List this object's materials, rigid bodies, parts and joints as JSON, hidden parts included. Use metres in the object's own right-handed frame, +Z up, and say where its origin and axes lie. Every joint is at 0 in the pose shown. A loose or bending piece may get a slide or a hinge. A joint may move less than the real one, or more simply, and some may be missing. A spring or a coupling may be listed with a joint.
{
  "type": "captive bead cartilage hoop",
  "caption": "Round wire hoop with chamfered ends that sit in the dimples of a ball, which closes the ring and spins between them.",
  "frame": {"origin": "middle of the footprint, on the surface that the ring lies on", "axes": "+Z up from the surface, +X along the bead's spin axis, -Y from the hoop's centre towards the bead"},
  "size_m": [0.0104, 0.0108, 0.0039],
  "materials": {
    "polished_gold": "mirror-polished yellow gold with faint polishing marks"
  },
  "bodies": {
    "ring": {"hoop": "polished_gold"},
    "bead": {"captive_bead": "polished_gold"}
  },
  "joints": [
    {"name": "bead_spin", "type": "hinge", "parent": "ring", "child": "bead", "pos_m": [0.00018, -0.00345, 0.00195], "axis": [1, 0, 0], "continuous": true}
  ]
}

• **Exercise**: Gather each line from the listing above that holds "bodies".

• **Completed task**:
List this object's materials, rigid bodies, parts and joints as JSON, hidden parts included. Use metres in the object's own right-handed frame, +Z up, and say where its origin and axes lie. Every joint is at 0 in the pose shown. A loose or bending piece may get a slide or a hinge. A joint may move less than the real one, or more simply, and some may be missing. A spring or a coupling may be listed with a joint.
  "bodies": {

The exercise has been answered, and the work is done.